• Written task:
The listing below is to be output in its exact form.

□ □ □

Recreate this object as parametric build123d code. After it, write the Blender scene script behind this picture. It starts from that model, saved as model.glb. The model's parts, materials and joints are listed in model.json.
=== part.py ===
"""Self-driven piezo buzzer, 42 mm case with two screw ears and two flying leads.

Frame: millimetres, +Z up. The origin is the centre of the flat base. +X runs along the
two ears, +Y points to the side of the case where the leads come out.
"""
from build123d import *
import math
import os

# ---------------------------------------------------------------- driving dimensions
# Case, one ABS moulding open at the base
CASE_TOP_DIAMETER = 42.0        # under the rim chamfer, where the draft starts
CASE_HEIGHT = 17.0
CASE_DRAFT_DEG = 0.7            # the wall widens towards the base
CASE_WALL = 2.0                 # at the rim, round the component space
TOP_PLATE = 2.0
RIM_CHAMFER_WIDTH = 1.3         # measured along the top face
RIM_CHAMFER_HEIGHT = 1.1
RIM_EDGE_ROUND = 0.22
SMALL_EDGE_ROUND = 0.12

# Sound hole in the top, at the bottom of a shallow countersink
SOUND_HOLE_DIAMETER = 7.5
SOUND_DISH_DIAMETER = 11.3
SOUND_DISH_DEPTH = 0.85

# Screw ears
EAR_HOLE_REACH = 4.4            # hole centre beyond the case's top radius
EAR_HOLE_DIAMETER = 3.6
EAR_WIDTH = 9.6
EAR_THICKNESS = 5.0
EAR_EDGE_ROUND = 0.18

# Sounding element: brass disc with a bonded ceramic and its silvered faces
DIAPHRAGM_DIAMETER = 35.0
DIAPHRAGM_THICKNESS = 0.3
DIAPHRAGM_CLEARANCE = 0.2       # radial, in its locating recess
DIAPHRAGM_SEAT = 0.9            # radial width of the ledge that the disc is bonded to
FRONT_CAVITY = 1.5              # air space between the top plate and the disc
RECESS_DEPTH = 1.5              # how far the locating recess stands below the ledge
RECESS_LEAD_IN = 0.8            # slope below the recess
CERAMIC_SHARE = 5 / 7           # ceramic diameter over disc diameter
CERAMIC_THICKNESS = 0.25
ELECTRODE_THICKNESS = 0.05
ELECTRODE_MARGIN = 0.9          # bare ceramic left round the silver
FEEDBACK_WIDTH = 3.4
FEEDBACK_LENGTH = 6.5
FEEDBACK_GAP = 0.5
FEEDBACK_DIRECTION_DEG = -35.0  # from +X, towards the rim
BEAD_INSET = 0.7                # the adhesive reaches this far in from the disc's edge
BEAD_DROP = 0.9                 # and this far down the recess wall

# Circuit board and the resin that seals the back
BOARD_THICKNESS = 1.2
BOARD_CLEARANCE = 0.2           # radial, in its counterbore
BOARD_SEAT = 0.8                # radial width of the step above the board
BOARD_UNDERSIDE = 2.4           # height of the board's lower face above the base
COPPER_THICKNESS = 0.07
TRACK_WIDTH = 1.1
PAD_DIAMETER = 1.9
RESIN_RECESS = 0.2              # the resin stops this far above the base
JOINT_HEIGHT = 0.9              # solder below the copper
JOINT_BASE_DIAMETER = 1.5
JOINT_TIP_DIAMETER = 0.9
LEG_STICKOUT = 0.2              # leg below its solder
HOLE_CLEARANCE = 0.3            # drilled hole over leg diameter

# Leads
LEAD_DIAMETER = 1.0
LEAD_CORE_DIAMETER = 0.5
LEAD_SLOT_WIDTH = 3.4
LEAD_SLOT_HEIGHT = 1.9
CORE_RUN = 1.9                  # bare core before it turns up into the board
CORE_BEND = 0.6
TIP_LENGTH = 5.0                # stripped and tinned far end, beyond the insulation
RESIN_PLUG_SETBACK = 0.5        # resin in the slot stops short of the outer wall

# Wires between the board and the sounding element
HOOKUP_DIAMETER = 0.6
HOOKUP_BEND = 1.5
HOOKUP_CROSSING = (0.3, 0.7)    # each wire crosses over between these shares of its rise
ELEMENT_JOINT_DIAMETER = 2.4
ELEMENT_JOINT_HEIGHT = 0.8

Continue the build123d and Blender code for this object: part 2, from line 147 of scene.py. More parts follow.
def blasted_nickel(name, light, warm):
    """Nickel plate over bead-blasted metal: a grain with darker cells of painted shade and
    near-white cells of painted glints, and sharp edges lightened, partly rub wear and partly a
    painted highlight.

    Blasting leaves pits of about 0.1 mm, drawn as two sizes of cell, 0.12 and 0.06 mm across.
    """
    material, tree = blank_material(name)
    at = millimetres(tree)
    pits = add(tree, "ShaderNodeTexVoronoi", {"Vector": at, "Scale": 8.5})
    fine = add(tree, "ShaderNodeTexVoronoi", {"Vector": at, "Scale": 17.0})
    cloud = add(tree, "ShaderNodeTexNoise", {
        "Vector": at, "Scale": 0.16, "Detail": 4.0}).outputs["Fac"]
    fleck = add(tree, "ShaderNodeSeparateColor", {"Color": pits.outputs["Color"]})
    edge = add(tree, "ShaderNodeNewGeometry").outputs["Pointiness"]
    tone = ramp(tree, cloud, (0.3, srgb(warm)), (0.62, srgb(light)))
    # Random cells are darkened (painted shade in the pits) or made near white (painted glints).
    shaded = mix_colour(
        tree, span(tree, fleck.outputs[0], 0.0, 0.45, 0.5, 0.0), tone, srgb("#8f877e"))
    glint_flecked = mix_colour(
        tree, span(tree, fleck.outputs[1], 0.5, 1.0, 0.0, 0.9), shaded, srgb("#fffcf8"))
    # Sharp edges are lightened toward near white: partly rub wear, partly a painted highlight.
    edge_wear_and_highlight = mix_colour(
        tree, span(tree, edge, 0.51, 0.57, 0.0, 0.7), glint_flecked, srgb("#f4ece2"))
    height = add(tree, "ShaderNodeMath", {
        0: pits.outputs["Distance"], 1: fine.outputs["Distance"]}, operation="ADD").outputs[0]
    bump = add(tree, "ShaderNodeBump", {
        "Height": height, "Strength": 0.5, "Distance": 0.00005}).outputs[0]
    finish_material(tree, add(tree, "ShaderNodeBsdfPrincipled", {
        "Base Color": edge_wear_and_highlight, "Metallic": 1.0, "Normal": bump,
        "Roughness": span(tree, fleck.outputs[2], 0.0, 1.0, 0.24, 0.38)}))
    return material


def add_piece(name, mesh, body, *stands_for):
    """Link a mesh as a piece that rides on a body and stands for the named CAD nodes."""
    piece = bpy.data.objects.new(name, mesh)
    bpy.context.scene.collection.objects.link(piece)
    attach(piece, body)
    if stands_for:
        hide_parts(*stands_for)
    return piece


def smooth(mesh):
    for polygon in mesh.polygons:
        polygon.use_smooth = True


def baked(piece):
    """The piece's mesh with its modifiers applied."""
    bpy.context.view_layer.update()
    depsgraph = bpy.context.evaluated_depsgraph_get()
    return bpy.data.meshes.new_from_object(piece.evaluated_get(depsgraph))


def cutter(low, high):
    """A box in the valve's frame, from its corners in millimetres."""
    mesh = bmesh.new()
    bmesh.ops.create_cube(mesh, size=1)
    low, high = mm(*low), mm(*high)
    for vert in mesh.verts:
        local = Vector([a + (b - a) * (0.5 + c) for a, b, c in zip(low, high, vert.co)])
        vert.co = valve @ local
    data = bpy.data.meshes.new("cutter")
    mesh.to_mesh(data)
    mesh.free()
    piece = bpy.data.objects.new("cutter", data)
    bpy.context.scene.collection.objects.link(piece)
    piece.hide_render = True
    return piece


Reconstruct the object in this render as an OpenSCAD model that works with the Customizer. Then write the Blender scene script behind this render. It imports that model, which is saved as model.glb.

□ □ □

• Solution to the problem:
Recreate this object as parametric build123d code. After it, write the Blender scene script behind this picture. It starts from that model, saved as model.glb. The model's parts, materials and joints are listed in model.json.
=== part.py ===
"""Self-driven piezo buzzer, 42 mm case with two screw ears and two flying leads.

Frame: millimetres, +Z up. The origin is the centre of the flat base. +X runs along the
two ears, +Y points to the side of the case where the leads come out.
"""
from build123d import *
import math
import os

# ---------------------------------------------------------------- driving dimensions
# Case, one ABS moulding open at the base
CASE_TOP_DIAMETER = 42.0        # under the rim chamfer, where the draft starts
CASE_HEIGHT = 17.0
CASE_DRAFT_DEG = 0.7            # the wall widens towards the base
CASE_WALL = 2.0                 # at the rim, round the component space
TOP_PLATE = 2.0
RIM_CHAMFER_WIDTH = 1.3         # measured along the top face
RIM_CHAMFER_HEIGHT = 1.1
RIM_EDGE_ROUND = 0.22
SMALL_EDGE_ROUND = 0.12

# Sound hole in the top, at the bottom of a shallow countersink
SOUND_HOLE_DIAMETER = 7.5
SOUND_DISH_DIAMETER = 11.3
SOUND_DISH_DEPTH = 0.85

# Screw ears
EAR_HOLE_REACH = 4.4            # hole centre beyond the case's top radius
EAR_HOLE_DIAMETER = 3.6
EAR_WIDTH = 9.6
EAR_THICKNESS = 5.0
EAR_EDGE_ROUND = 0.18

# Sounding element: brass disc with a bonded ceramic and its silvered faces
DIAPHRAGM_DIAMETER = 35.0
DIAPHRAGM_THICKNESS = 0.3
DIAPHRAGM_CLEARANCE = 0.2       # radial, in its locating recess
DIAPHRAGM_SEAT = 0.9            # radial width of the ledge that the disc is bonded to
FRONT_CAVITY = 1.5              # air space between the top plate and the disc
RECESS_DEPTH = 1.5              # how far the locating recess stands below the ledge
RECESS_LEAD_IN = 0.8            # slope below the recess
CERAMIC_SHARE = 5 / 7           # ceramic diameter over disc diameter
CERAMIC_THICKNESS = 0.25
ELECTRODE_THICKNESS = 0.05
ELECTRODE_MARGIN = 0.9          # bare ceramic left round the silver
FEEDBACK_WIDTH = 3.4
FEEDBACK_LENGTH = 6.5
FEEDBACK_GAP = 0.5
FEEDBACK_DIRECTION_DEG = -35.0  # from +X, towards the rim
BEAD_INSET = 0.7                # the adhesive reaches this far in from the disc's edge
BEAD_DROP = 0.9                 # and this far down the recess wall

# Circuit board and the resin that seals the back
BOARD_THICKNESS = 1.2
BOARD_CLEARANCE = 0.2           # radial, in its counterbore
BOARD_SEAT = 0.8                # radial width of the step above the board
BOARD_UNDERSIDE = 2.4           # height of the board's lower face above the base
COPPER_THICKNESS = 0.07
TRACK_WIDTH = 1.1
PAD_DIAMETER = 1.9
RESIN_RECESS = 0.2              # the resin stops this far above the base
JOINT_HEIGHT = 0.9              # solder below the copper
JOINT_BASE_DIAMETER = 1.5
JOINT_TIP_DIAMETER = 0.9
LEG_STICKOUT = 0.2              # leg below its solder
HOLE_CLEARANCE = 0.3            # drilled hole over leg diameter

# Leads
LEAD_DIAMETER = 1.0
LEAD_CORE_DIAMETER = 0.5
LEAD_SLOT_WIDTH = 3.4
LEAD_SLOT_HEIGHT = 1.9
CORE_RUN = 1.9                  # bare core before it turns up into the board
CORE_BEND = 0.6
TIP_LENGTH = 5.0                # stripped and tinned far end, beyond the insulation
RESIN_PLUG_SETBACK = 0.5        # resin in the slot stops short of the outer wall

# Wires between the board and the sounding element
HOOKUP_DIAMETER = 0.6
HOOKUP_BEND = 1.5
HOOKUP_CROSSING = (0.3, 0.7)    # each wire crosses over between these shares of its rise
ELEMENT_JOINT_DIAMETER = 2.4
ELEMENT_JOINT_HEIGHT = 0.8

Continue the build123d and Blender code for this object: part 2, from line 147 of scene.py. More parts follow.
def blasted_nickel(name, light, warm):
    """Nickel plate over bead-blasted metal: a grain with darker cells of painted shade and
    near-white cells of painted glints, and sharp edges lightened, partly rub wear and partly a
    painted highlight.

    Blasting leaves pits of about 0.1 mm, drawn as two sizes of cell, 0.12 and 0.06 mm across.
    """
    material, tree = blank_material(name)
    at = millimetres(tree)
    pits = add(tree, "ShaderNodeTexVoronoi", {"Vector": at, "Scale": 8.5})
    fine = add(tree, "ShaderNodeTexVoronoi", {"Vector": at, "Scale": 17.0})
    cloud = add(tree, "ShaderNodeTexNoise", {
        "Vector": at, "Scale": 0.16, "Detail": 4.0}).outputs["Fac"]
    fleck = add(tree, "ShaderNodeSeparateColor", {"Color": pits.outputs["Color"]})
    edge = add(tree, "ShaderNodeNewGeometry").outputs["Pointiness"]
    tone = ramp(tree, cloud, (0.3, srgb(warm)), (0.62, srgb(light)))
    # Random cells are darkened (painted shade in the pits) or made near white (painted glints).
    shaded = mix_colour(
        tree, span(tree, fleck.outputs[0], 0.0, 0.45, 0.5, 0.0), tone, srgb("#8f877e"))
    glint_flecked = mix_colour(
        tree, span(tree, fleck.outputs[1], 0.5, 1.0, 0.0, 0.9), shaded, srgb("#fffcf8"))
    # Sharp edges are lightened toward near white: partly rub wear, partly a painted highlight.
    edge_wear_and_highlight = mix_colour(
        tree, span(tree, edge, 0.51, 0.57, 0.0, 0.7), glint_flecked, srgb("#f4ece2"))
    height = add(tree, "ShaderNodeMath", {
        0: pits.outputs["Distance"], 1: fine.outputs["Distance"]}, operation="ADD").outputs[0]
    bump = add(tree, "ShaderNodeBump", {
        "Height": height, "Strength": 0.5, "Distance": 0.00005}).outputs[0]
    finish_material(tree, add(tree, "ShaderNodeBsdfPrincipled", {
        "Base Color": edge_wear_and_highlight, "Metallic": 1.0, "Normal": bump,
        "Roughness": span(tree, fleck.outputs[2], 0.0, 1.0, 0.24, 0.38)}))
    return material


def add_piece(name, mesh, body, *stands_for):
    """Link a mesh as a piece that rides on a body and stands for the named CAD nodes."""
    piece = bpy.data.objects.new(name, mesh)
    bpy.context.scene.collection.objects.link(piece)
    attach(piece, body)
    if stands_for:
        hide_parts(*stands_for)
    return piece


def smooth(mesh):
    for polygon in mesh.polygons:
        polygon.use_smooth = True


def baked(piece):
    """The piece's mesh with its modifiers applied."""
    bpy.context.view_layer.update()
    depsgraph = bpy.context.evaluated_depsgraph_get()
    return bpy.data.meshes.new_from_object(piece.evaluated_get(depsgraph))


def cutter(low, high):
    """A box in the valve's frame, from its corners in millimetres."""
    mesh = bmesh.new()
    bmesh.ops.create_cube(mesh, size=1)
    low, high = mm(*low), mm(*high)
    for vert in mesh.verts:
        local = Vector([a + (b - a) * (0.5 + c) for a, b, c in zip(low, high, vert.co)])
        vert.co = valve @ local
    data = bpy.data.meshes.new("cutter")
    mesh.to_mesh(data)
    mesh.free()
    piece = bpy.data.objects.new("cutter", data)
    bpy.context.scene.collection.objects.link(piece)
    piece.hide_render = True
    return piece


Reconstruct the object in this render as an OpenSCAD model that works with the Customizer. Then write the Blender scene script behind this render. It imports that model, which is saved as model.glb.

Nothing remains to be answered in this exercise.